On the appointment of Mr. Mikashfi Kabbashi, the leader of the bullying clerics to a Saudi University in 1988, I issued singlehandedly a call for concerned scholars to stop this appointment. The call urged scholars to address the President of the Saudi University saying that:
We believe that Dr. Kabbashi’s record in eliminating intellectual rivals and pressuring them into disgorging their ideas disqualifies him as a potential faculty. Because he cannot stand a controversy, he is unlikely to encourage or reward his students for holding a competing perspective with his own.
My research praxis since I saw the original tape has been fuelled by my identity as a survivor of these extreme forms of the “aesthetics of vulgarity” (Mbembe 1992) in postcolonial Sudan.
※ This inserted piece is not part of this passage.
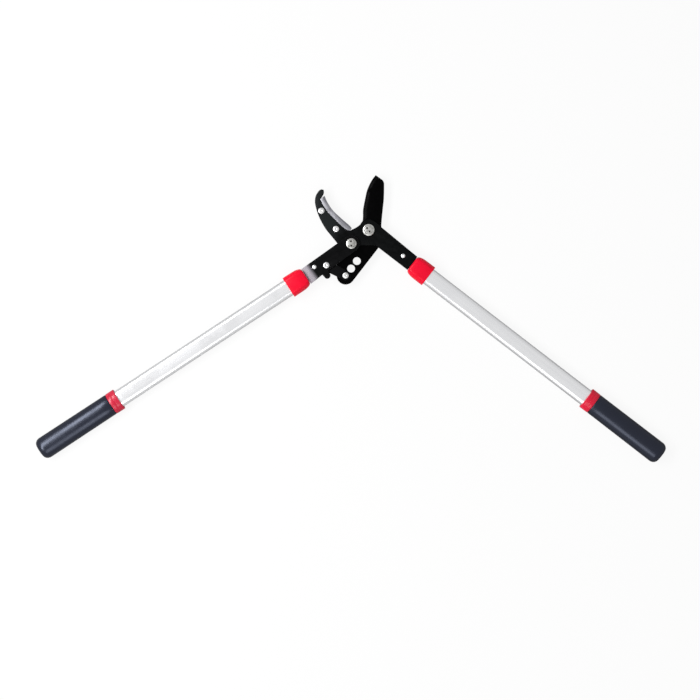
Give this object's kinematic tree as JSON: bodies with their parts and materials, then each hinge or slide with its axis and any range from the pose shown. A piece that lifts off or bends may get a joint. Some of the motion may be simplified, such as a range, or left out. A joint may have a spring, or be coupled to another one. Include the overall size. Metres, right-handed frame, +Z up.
{
  "type": "anvil lopper",
  "caption": "Long handled anvil lopper with a compound lever action, hooked anvil jaw, oval tube handles and grips, lying flat with its jaws open.",
  "frame": {"origin": "centre of the box of the whole tool, on the plane that it lies on, with the jaws open", "axes": "+X to the right handle's side, along the longest extent; +Y towards the jaws; +Z up, through the thickness, towards the bolt heads"},
  "size_m": [1.0704, 0.488, 0.0264],
  "materials": {
    "black_steel": "satin black coat",
    "blade_steel": "black non-stick coat",
    "bright_steel": "bright plated",
    "anvil_metal": "satin",
    "tube_aluminium": "satin extruded",
    "red_plastic": "moulded gloss",
    "grip_plastic": "soft satin vinyl",
    "inner_plastic": "plain"
  },
  "bodies": {
    "right_side": {"body_plate_front": "black_steel", "body_plate_back": "black_steel", "anvil_insert": "anvil_metal", "anvil_rivet_upper": "bright_steel", "anvil_rivet_lower": "bright_steel", "pivot_bolt": "bright_steel", "pivot_washer": "bright_steel", "pivot_nut": "bright_steel", "handle_pivot_bush": "bright_steel", "right_arm_rivet": "bright_steel", "right_arm_spacer": "bright_steel", "right_tang_block": "bright_steel", "right_tube_plug": "inner_plastic", "right_tang_rivet": "bright_steel", "right_ferrule": "red_plastic", "right_tube": "tube_aluminium", "right_grip_collar": "red_plastic", "right_grip": "grip_plastic"},
    "left_handle": {"left_arm_front": "black_steel", "left_arm_back": "black_steel", "left_arm_rivet": "bright_steel", "left_arm_spacer": "bright_steel", "handle_pivot_bolt": "bright_steel", "handle_pivot_nut": "bright_steel", "link_rivet_arm": "bright_steel", "left_tang_block": "bright_steel", "left_tube_plug": "inner_plastic", "left_tang_rivet": "bright_steel", "left_ferrule": "red_plastic", "left_tube": "tube_aluminium", "left_grip_collar": "red_plastic", "left_grip": "grip_plastic"},
    "blade": {"blade": "blade_steel", "blade_bush": "bright_steel", "link_rivet_blade": "bright_steel"},
    "link": {"link_front": "black_steel", "link_back": "black_steel"}
  },
  "joints": [
    {"name": "handle_hinge", "type": "hinge", "parent": "right_side", "child": "left_handle", "pos_m": [0.00078, 0.12697, 0.0132], "axis": [0, 0, 1], "range_deg": [0, 92]},
    {"name": "blade_hinge", "type": "hinge", "parent": "right_side", "child": "blade", "pos_m": [0.02998, 0.15027, 0.0132], "axis": [0, 0, 1], "range_deg": [0, 59.1]},
    {"name": "link_hinge", "type": "hinge", "parent": "blade", "child": "link", "pos_m": [-0.00892, 0.07307, 0.0132], "axis": [0, 0, 1], "range_deg": [-38, 0]}
  ],
  "couplings": [
    {"joint": "blade_hinge", "follows": "handle_hinge", "ratio": 0.6413},
    {"joint": "link_hinge", "follows": "handle_hinge", "ratio": -0.411}
  ]
}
I have been thinking ever since I was numbed by the tape about how to dissuade the unrelenting clerics from deploying their lethal fatwas (legal opinions) licencing the killing of “apostates” such as Salman Rushdie, the late Faraj Foda, Dr. Nasr Abu Zeid of Egypt, and a host of other reformers and modernists in the Muslim world. The chill these fatwas brought to the political and intellectual life scared people from political participation. Suffice it to say that Taha’s followers dropped out of sight as a political force and abstained from doing politics and preaching even during the brief of spell of democracy we enjoyed between 1985 and 1989. To breathe life in civil society, clerics should be forced to play in a levelled field relinquishing their usurped right to a monopoly of truth. I have always believed a subtle treatment of the 1985 tape of the recantation fields would bring out this argument loud and clear.